Monday, July 8, 2013

Parenting is hard.

Parenting is a really really hard thing.  Well "purposeful, feeling responsible for your kids" kinda parenting is.
Working at home and being with your kids 24/7 is draining.
I am on call... always.
There are days I think working outside the house would be easier... an escape!
I laugh at TGIF posts on Facebook.  I don't have weekends.  I can't call in sick.

It's been especially hard lately taking them out in public...  And I should clarify... taking my 6 & 3 year old boys out.  My 8yo Vienna is usually really good.
It's not that my boys are bad or totally out of control.  They are just busy and self-centered.  They do what they want without thinking of consequences.  Manners have not yet become automatic for them.  So I am that Mom scolding, correcting and reminding them of what's expected of them.... just to have them turn around and do something else!

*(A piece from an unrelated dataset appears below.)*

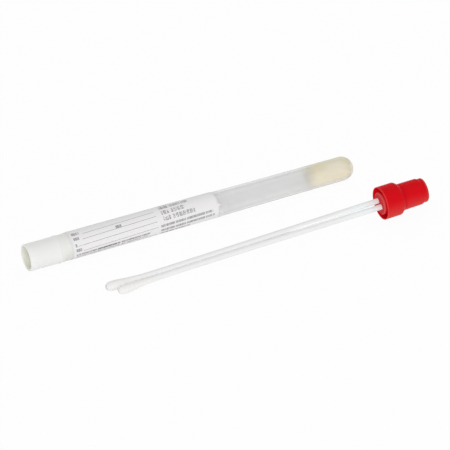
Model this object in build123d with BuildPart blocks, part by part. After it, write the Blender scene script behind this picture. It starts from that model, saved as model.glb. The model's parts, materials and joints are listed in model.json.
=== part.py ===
from build123d import *
import os
from math import asin, cos, radians, sin, tan

# Specimen swab tube: an open transport tube with a round end, lying on its side, and beside
# it the cap that closes it, which carries two swabs on plastic shafts.
# Frame: millimetres, origin on the surface under the middle of the layout, +X from the tube's
# mouth to its round end, +Y from the swabs to the tube, +Z up.

# Tube, measured along its axis from the mouth
tube_length = 158.0
neck_radius = 5.95          # outside of the straight neck that the cap slides over
tube_wall = 0.95
neck_length = 13.2
bead_width = 1.6            # low ring that marks the end of the neck
bead_height = 0.25
draft_angle = 0.22          # taper of the body, on each side
rim_round = 0.3

# Paper label wrapped round the tube, with its ends lapped at the back
label_start = 19.9
label_length = 69.5
label_thickness = 0.10
label_gap = 0.01            # adhesive under the paper
lap_start_angle = 25.0      # from the top towards the back
lap_angle = 45.0

# Foam plug that holds the transport liquid in the round end
foam_length = 21.6
foam_clearance = 0.05
foam_round = 2.5

# Cap, measured along its axis from the rim of its skirt
skirt_wall = 1.35
skirt_rim_wall = 0.3        # what a cone inside the rim leaves of the wall there
skirt_lead = 3.5            # depth of that cone
skirt_rim_round = 0.1
skirt_clearance = 0.1       # skirt over neck, on each side
skirt_length = 9.65
skirt_depth = 7.6
shoulder_length = 1.9
shoulder_round = 1.2
plug_clearance = 0.05       # plug in bore, on each side
plug_stand = 0.45           # how far the plug stands out of the skirt
plug_round = 0.5
handle_radius = 5.97
handle_end_radius = 5.87
handle_length = 11.8
handle_step_length = 1.1
stub_radius = 5.42
stub_length = 1.8
stub_round = 0.4
edge_round = 0.25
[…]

Last week, I was the crazy mom at the post office.  They rattled the locked display cabinet.  They stood in front of the door and blocked it.  They whined about the wait/line.  I even had that son who said loudly... "That man is fat." as he pointed to man who was getting his mail at his PO box in the foyer. {Where do they get this?  I NEVER call anyone fat.  I don't even talk like that!}  I was ashamed and embarrassed.  I had to keep reeling them in.  "Stand here"  "Don't touch that." "Get out of the door way." "Move over and let people by."  "Don't hit your brother." "Have patience we're almost done."
I didn't even know how to discipline him after the post office tragedy!  {I wanted to beat him silly to be honest!}  So I just gave him lines.  He doesn't enjoy writing much so this would be painful.  {Is it wrong to want to make them suffer? Mooo ha ha ha!}  All these lines were for what he did and didn't do at the post office!

Then yesterday we ate lunch out with friends after church.  Colin {3yo} jumped off the bench twice {like trying to fly jumping!}.  He got down and went all the way around the table to tease his little friend.  He kicked his brother, crawled under the table, stood on the bench, fought over the drink and was loud.  Lance {6yo} was loud too and teased his brother and egged him on.  He was better this day but still... not representing our family well.

Today we had a friend over and Colin was the kid who threw a toy when it's against our house rules.  He was sent to his room for a time out and then given another chance.  He did it again!!!  So I kept him in his room til our friends left.  {about 30min!}.  How dare he!!!  It's not like I am inconsistent EVER with our rules... which is why I am mentally exhausted.  I always follow through.  And don't get me started on how potty training is going.

Training and guiding our kids is HARD.  I would much rather throw video games at them, keep them out of my hair and not deal with all the discipline.  And honestly there are days I want to send them off on a school bus so someone else can take care of them for the day.

There are many nights lately that I stay up far too late because I know that when I go to bed the morning will come faster.  And honestly... I like this time to myself more than the idea of sleep.
But if I don't get sleep, I get grouchy faster.
And the cycle goes on.
*sigh*

It's draining.  It's tiring.  It's downright embarrassing at times.
But then you get a note like this and suddenly it all seems worth it.

Love.
It's a powerful thing.  And it's what motivates me.
Not their love for me. But God's love for me.
Oh to reflect His love to my kids... His unconditional love.  To SHOW THEM my love even when they are impatient, rude, loud, defiant and embarrassing me.  When they don't deserve it.  To love them without holding a grudge.  To love them and never replay the post office incident.  To start fresh each day.  Reconciled and happy when we wake up.  Well that is my prayer for tonight.  Along with more obedient children!  ;o)

Thanks for swinging by!

2 comments:

Kathy said...

Hang in there Mama!! Even at my girls ages they still do things that I think 'how dare they?! they should know better!!' but by reinforcing your rules to them over and over again it teaches them that you aren't about to get lazy or back off from your rules and you aren't going to let them get away with being so disobedient. I honestly think that's why our society is so messed up bc so many parents would rather have it easy so they give in to the screaming child in walmart or they give up on discipline way too soon. Keep doing what you're doing!! You are raising wonderful, respectful, God-honoring kiddos!!!

Sandra said...

I agree with Kathy. Your consistency will pay off. I really think that is the key. Eventually the desired behaviors will come. The other night the two little girls were PARTYING in their bed! It was late & they know the rules & Tim & I were exhausted. I turned to Tim to tell him that we should go up there & that my parents would never have allowed that. He just sighed & said he didn't care. He was just happy they were in bed. Lol! I know how hard it is to keep correcting the same behaviors & to grow weary from it. You are doing a great job! And I can see you've figured out that little boys are different fom little girls :). You have great kids & I know you love & enoy them. Keep doing what your doing!